In 1932, the Chicago Crime Commission praised Chicago’s police department for beginning to make
“smaller, routine adjustments and changes which cumulatively are of major importance, although singly of minor significance.” (quoted in Chicago Tribune, 11.27.1932 p. 9).
For nearly two decades after that, although there were complaints about police abuse and torture, the Crime Commission did not seriously investigate Chicago’s police department. That ended in May 1950, when a Crime Commission report on the East Chicago avenue police station charged that officers working out of that station took bribes in 1948 to allow honky tonks to operate off hours in the district.
The Crime Commission report led to a grand jury investigation into charges of police corruption. But when the grand jury tried to call the commission’s investigators, the agents refused to testify.
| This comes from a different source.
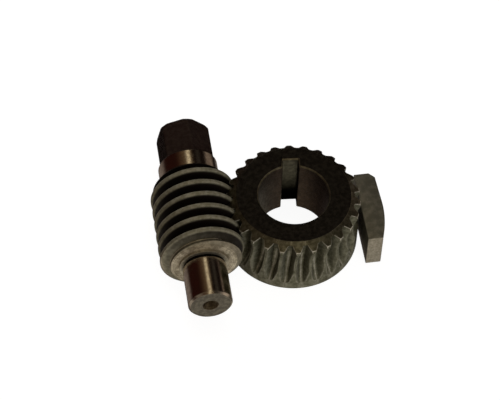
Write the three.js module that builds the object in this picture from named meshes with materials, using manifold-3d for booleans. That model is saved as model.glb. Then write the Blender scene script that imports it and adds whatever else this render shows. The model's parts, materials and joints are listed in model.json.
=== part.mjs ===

According to the Chicago Tribune, Walter Devereux, the commission’s chief investigator admitted that his agents had no physical evidence to support their claims and probably could not identify the people they claimed were involved in the bribes (Chicago Tribune, 5/19/1950, p. 1). The mayor of Chicago, Martin Kennelly, and the chief of police, John Pendergast, defended the department and so, while the grand jury recommended that a special grand jury be called to investigate the problem of police corruption, the matter was dropped. To counteract the bad publicity from the report, the police department assigned a squad of undercover officers to monitor the honky tonks.